Description of the task |
Look through the data below and extract, unchanged, the lines from the one that contains "Recreate this object" to the one that contains "are in millimetres.", both included.
* Start *
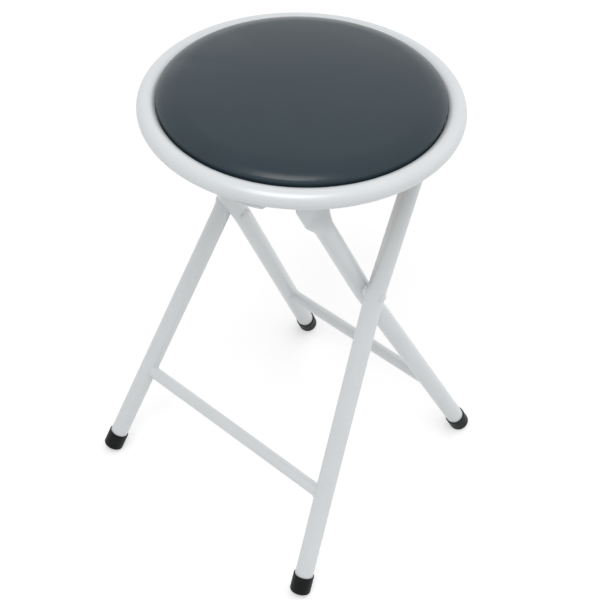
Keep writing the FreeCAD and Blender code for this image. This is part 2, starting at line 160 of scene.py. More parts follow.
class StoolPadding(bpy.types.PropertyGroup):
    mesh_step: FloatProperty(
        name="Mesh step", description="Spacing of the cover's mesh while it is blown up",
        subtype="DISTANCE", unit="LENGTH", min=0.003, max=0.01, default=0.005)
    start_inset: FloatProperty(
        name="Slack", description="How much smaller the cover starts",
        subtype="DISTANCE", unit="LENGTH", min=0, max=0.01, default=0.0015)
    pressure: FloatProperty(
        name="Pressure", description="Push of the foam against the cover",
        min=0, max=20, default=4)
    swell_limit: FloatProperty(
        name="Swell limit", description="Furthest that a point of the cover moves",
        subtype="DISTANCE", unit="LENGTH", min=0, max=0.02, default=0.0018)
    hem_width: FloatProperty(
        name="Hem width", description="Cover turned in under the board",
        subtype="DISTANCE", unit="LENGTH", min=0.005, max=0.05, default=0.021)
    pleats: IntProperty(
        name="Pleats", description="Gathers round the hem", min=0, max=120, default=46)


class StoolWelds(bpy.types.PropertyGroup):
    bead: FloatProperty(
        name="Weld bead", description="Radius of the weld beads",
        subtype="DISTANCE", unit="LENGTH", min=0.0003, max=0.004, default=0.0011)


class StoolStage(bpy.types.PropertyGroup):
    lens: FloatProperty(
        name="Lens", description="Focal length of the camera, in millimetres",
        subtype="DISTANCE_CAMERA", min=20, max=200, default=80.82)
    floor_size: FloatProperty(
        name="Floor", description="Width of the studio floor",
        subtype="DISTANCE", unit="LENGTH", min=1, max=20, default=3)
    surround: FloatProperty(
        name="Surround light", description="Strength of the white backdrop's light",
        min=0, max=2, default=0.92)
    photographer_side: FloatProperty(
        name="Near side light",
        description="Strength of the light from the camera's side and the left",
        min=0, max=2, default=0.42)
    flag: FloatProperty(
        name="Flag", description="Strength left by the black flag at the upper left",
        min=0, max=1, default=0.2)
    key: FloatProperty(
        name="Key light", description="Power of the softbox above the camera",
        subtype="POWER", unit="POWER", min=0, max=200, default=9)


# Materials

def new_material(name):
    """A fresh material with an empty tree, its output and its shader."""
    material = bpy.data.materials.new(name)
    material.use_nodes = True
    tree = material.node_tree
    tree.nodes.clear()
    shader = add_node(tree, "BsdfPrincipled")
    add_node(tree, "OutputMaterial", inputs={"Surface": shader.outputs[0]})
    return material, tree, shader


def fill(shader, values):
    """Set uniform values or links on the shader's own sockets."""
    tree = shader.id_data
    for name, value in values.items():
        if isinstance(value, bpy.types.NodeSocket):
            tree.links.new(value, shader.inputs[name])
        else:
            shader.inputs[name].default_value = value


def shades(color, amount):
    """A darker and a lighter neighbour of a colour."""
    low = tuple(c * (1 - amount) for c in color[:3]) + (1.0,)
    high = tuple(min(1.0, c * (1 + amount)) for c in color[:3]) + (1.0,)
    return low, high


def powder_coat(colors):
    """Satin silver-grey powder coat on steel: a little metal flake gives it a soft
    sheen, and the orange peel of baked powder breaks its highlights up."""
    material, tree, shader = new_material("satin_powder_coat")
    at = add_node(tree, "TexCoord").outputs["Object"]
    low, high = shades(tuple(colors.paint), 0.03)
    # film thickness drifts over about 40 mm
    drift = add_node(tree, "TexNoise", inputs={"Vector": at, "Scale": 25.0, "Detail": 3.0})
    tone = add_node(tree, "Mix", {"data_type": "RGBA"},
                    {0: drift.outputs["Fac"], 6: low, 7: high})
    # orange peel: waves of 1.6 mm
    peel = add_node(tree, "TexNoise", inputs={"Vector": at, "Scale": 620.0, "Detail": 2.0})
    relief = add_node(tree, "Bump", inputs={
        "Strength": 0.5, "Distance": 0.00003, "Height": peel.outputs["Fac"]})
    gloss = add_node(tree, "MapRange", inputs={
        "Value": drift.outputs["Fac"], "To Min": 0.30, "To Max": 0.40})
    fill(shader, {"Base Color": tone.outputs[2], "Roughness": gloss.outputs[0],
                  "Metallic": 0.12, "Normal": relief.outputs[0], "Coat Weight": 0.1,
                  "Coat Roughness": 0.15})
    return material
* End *
* Start *
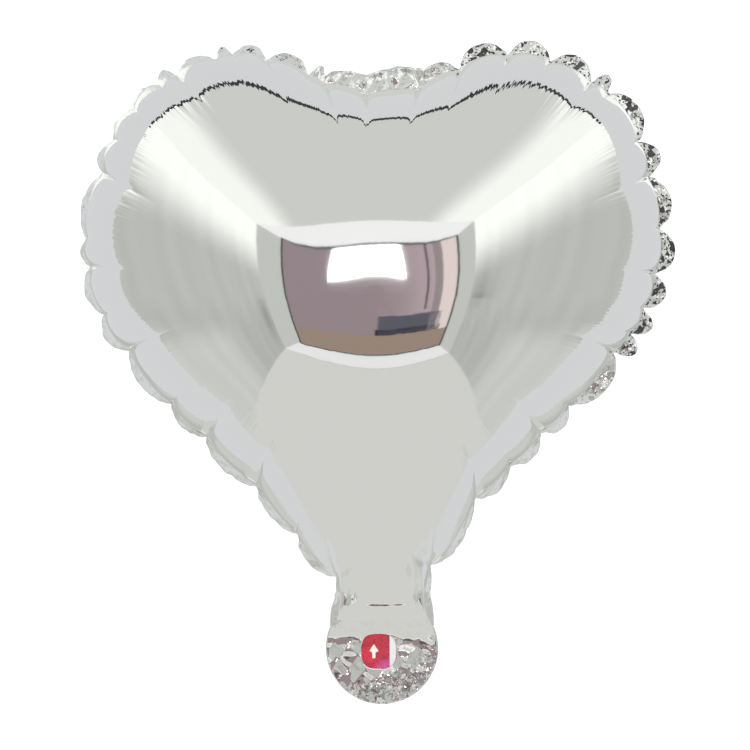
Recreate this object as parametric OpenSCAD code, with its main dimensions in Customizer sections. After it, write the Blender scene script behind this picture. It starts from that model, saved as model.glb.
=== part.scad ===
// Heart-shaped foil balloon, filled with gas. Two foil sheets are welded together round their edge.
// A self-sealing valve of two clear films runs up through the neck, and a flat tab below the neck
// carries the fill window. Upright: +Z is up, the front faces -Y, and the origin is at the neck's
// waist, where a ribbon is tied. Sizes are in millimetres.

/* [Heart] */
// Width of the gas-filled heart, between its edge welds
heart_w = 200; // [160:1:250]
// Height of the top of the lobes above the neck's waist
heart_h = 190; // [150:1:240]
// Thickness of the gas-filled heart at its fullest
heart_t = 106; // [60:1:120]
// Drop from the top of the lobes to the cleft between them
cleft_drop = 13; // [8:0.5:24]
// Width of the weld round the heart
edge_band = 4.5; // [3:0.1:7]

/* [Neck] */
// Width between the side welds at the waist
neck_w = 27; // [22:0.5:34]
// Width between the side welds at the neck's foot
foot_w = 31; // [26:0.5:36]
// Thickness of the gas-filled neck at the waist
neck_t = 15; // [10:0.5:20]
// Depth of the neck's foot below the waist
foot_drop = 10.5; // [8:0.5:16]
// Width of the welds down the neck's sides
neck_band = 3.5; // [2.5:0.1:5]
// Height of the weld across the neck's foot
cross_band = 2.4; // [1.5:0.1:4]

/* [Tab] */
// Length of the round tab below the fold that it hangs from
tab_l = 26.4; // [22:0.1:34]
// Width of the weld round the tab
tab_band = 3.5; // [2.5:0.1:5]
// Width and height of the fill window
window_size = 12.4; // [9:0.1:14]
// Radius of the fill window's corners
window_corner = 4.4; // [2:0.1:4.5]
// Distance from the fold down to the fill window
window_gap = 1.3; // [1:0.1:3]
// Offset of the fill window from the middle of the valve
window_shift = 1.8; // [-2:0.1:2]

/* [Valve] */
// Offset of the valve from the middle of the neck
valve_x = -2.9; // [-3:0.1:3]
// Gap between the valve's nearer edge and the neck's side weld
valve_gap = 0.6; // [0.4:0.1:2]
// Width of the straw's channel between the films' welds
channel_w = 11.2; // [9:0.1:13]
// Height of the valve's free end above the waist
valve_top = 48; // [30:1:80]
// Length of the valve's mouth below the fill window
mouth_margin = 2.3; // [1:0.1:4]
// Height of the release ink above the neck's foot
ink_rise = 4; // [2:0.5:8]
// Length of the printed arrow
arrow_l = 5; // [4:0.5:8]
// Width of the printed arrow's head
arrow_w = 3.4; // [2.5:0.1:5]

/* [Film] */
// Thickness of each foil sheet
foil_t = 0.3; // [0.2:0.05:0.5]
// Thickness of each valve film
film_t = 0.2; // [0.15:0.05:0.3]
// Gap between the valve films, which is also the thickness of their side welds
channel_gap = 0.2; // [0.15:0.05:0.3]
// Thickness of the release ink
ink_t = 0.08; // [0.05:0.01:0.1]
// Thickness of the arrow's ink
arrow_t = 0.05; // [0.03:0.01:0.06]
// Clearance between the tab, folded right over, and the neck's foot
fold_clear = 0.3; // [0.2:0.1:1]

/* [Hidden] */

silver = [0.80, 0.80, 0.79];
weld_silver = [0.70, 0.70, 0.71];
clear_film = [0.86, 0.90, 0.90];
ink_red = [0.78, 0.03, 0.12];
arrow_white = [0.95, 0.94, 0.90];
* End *
Solution for this task |
Recreate this object as parametric OpenSCAD code, with its main dimensions in Customizer sections. After it, write the Blender scene script behind this picture. It starts from that model, saved as model.glb.
=== part.scad ===
// Heart-shaped foil balloon, filled with gas. Two foil sheets are welded together round their edge.
// A self-sealing valve of two clear films runs up through the neck, and a flat tab below the neck
// carries the fill window. Upright: +Z is up, the front faces -Y, and the origin is at the neck's
// waist, where a ribbon is tied. Sizes are in millimetres.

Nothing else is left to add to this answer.